1. Jim Brown (Browns)
  • #1 All-Time in Rushing Yards/Game (104.3)
  • #1 All-Time in Total Scrimmage Yards/Game (125.5)
  • '57, '58, '63, and '65 NFL MVP
In 2002, he was named by The Sporting News as the greatest professional football player ever. EVER. He has also made his mark as an actor and social activist, something that the majority of players in the NFL cannot claim. At Manhasset High School, Brown earned 13 letters playing football, lacrosse, baseball, basketball and running track. (WTF) Brown announced his retirement on July 14, 1966 after Cleveland Browns owner Art Modell insisted that Brown report to training camp instead of finishing his work on the movie The Dirty Dozen. He departed as the NFL record holder for both single-season (1,863 in 1963) and career rushing (12,312 yards), as well as the all-time leader in rushing touchdowns (106), total touchdowns (126), and all-purpose yards (15,549). He was the first player ever to reach the 100-rushing-touchdowns milestone, and only a few others have done so since, despite the league's expansion to a 16-game season in 1978 (Brown's first four seasons were only 12 games, and his last five were 14 games). YET HE NEVER PLAYED PAST THE AGE OF 29...ETSF's choice for the #1 RB of all-time. Hell, maybe one of the top-5 men of all-time. (In 1988 Brown founded the Amer-I-Can Program. He currently works with bloods and crips caught up in the gang scene in Los Angeles, California and Cleveland that delivers life management skills to the patrons.)

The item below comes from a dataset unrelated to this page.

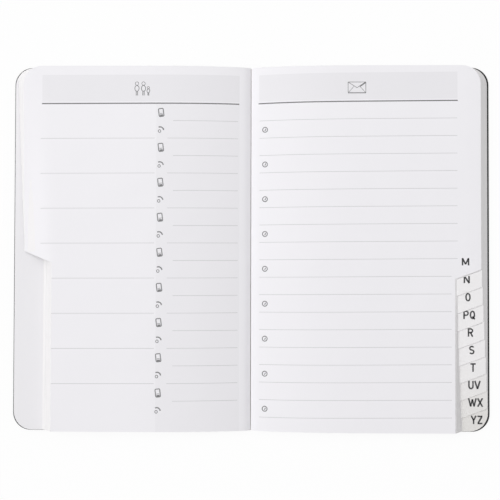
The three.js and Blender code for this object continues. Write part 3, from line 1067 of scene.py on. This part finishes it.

Jamal Lewis - 11th all-time in rushing/game (82.8)
Fred Taylor - 14th all-time in rushing/game (80.5)
Ricky Watters - 11th all-time in total scrimmage yards/game (103.4)
Tiki Barber - 12th all-time in total scrimmage yards/game (101.5)

Emmitt Smith - 13th all-time in rushing/game (81.2), 18th all-time in total scrimmage yards/game (95.5)

Now, I gotta defend this because it seems absurd to leave off the all-time leading rusher. However, his 4.2 YPC average is lower than almost everyone in the top 10. Most of his great statistical numbers came by the touchdown, and LT is only 36 TDs behind while playing in HALF as many seasons. Jim Brown is 49 behind also played in less games per season and 7 less seasons. Jamal Lewis rushed for more yards in a season than Emmitt Smith, and its arguable that he's the best runningback in either Florida history (Emmitt 81.2 rushing/game, 95.5 total yards/game or Fred Taylor 80.5/game, 97.4 total yards/game) or Dallas history (Tony Dorsett 73.6 rushing/game, 94.2 total yards/game while in a two-back offense) Emmitt was a GREAT back, but I've said it before and I'll say it again, he ain't top ten.